To verify eligibility to enroll in the program, the adviser required prospective clients to log onto its website by entering their name, date of birth and social security number (PII). The login information was then compared against the PII of eligible plan participants, which was provided to the adviser by plan sponsors. The adviser stored this PII, without modification or encryption, on its third party-hosted web server. To facilitate the verification process, the plan sponsors provided the adviser with information about all of their plan participants even for those who did not select the managed account option. Thus, even though the adviser had fewer than 8,000 plan participant clients, its web server contained the PII of over 100,000 individuals.

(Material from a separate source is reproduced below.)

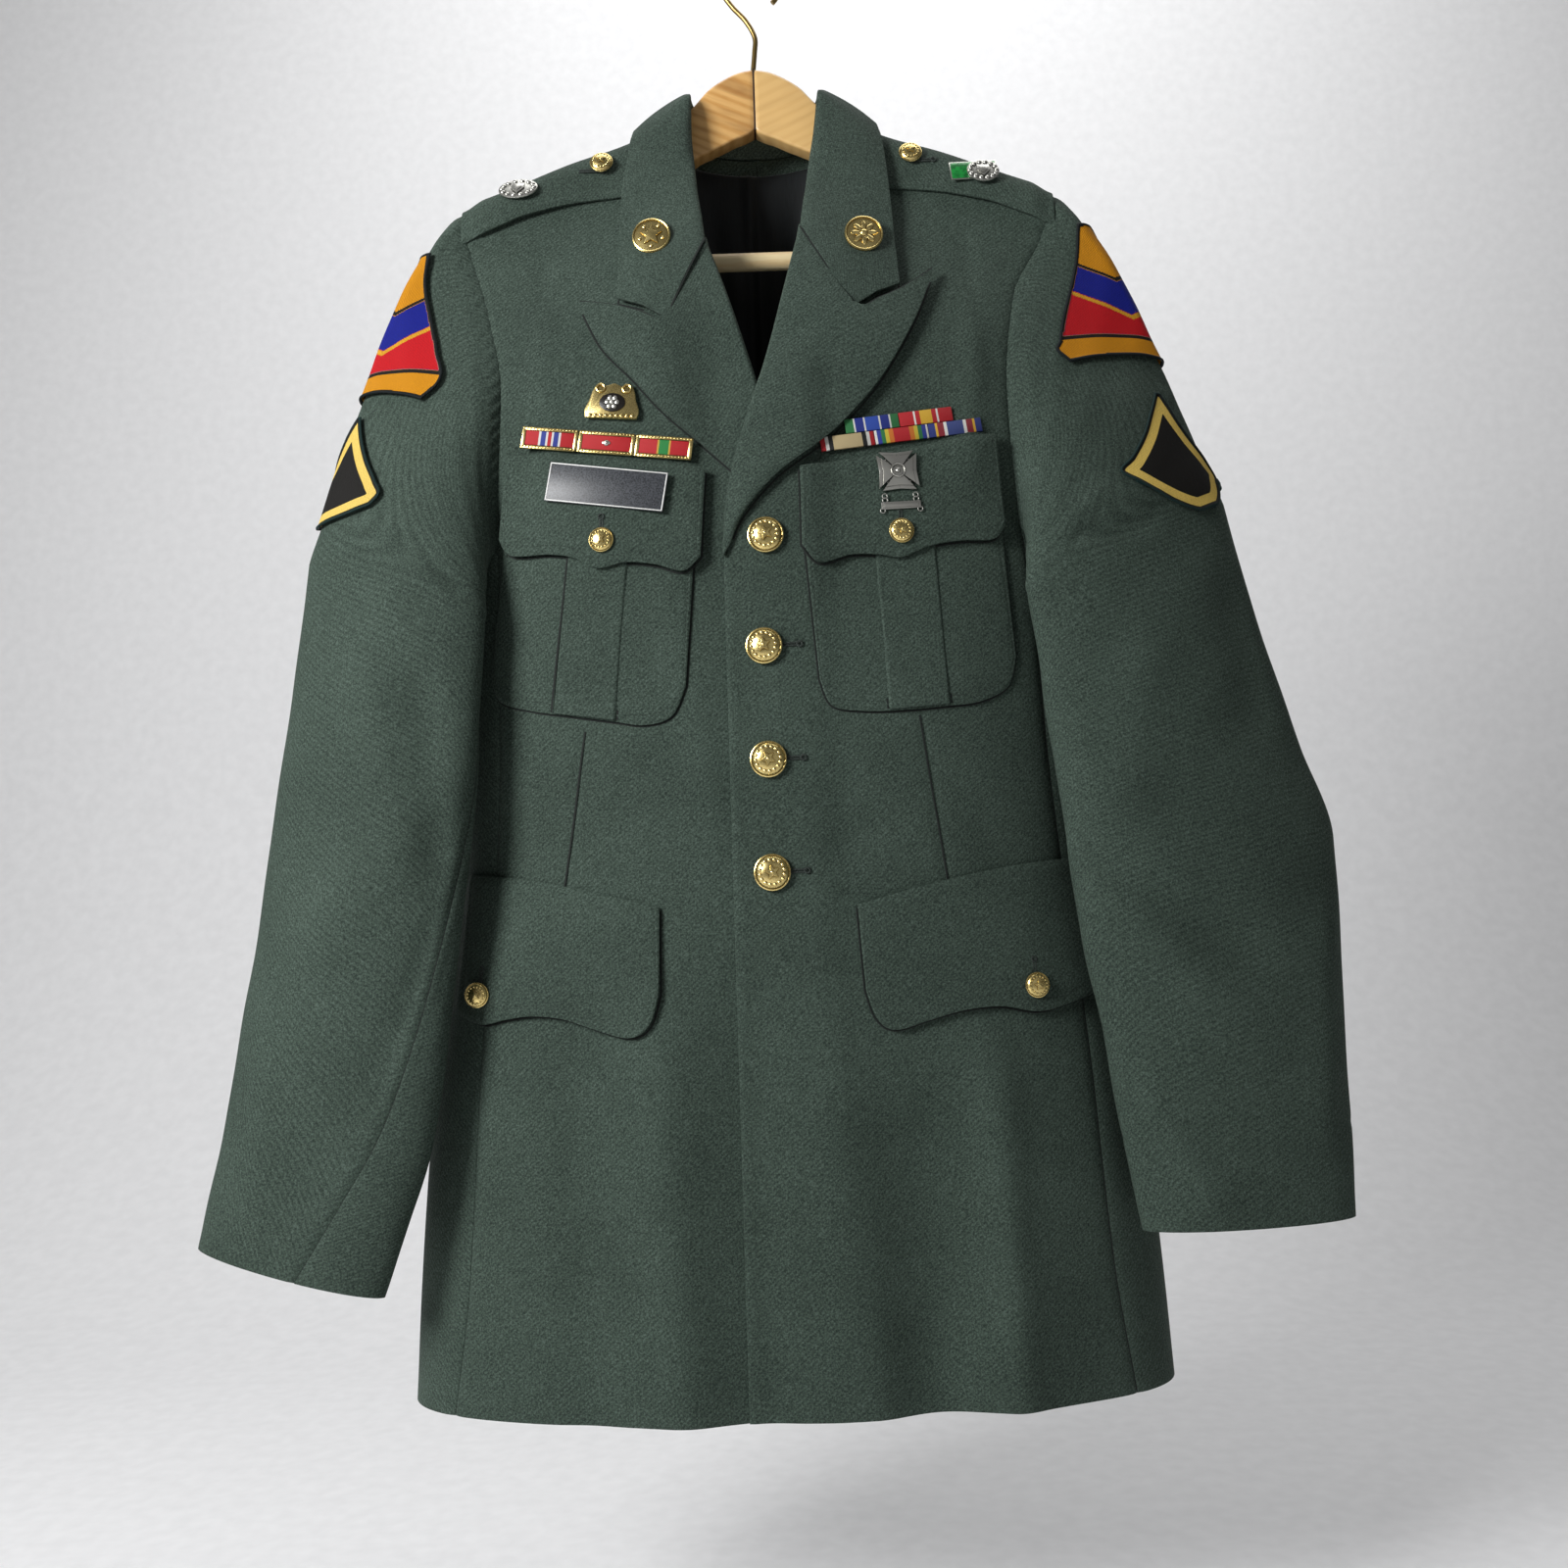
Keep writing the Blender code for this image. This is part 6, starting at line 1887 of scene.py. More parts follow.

In July 2013, the adviser discovered a potential breach of the third party-hosted web server and promptly retained multiple cybersecurity firms that traced the attack to mainland China. The breach potentially allowed the intruder free reign over the access and copy rights of the PII data. The adviser notified all affected individuals and offered free identity monitoring. To date, the breach has not caused any financial losses to the affected individuals.

Despite the adviser’s quick response and actions to mitigate the breach impact, the SEC concluded that the adviser’s failure to adopt written policies and procedures reasonably designed to safeguard customer records and information resulted in the breach and a violation of the Safeguards Rule.  The adviser entered into a cease and desist order and paid a $75,000 penalty.

This matter is instructive on several points:

  • Just because no one is financially harmed does not mean that you cannot be sanctioned.
  • You must adopt and implement a written information security policy (WISP).
  • You should have personnel responsible for overseeing data security and protection of PII.
  • PII should be encrypted.
  • Systems should be put in place to prevent and detect breaches.
  • Ongoing systems monitoring and regular reporting to management on the effectiveness of security systems should be instituted.
  • Know what your outside vendors and suppliers are doing to protect PII and other proprietary business information they have access to.
  • Collect the minimum amount of PII needed for your business purposes.

This is not an exhaustive list of all the steps registered investment advisers should be taking but does serve as a reminder that the SEC is serious about making sure investment advisers are taking action to mitigate cyber risks.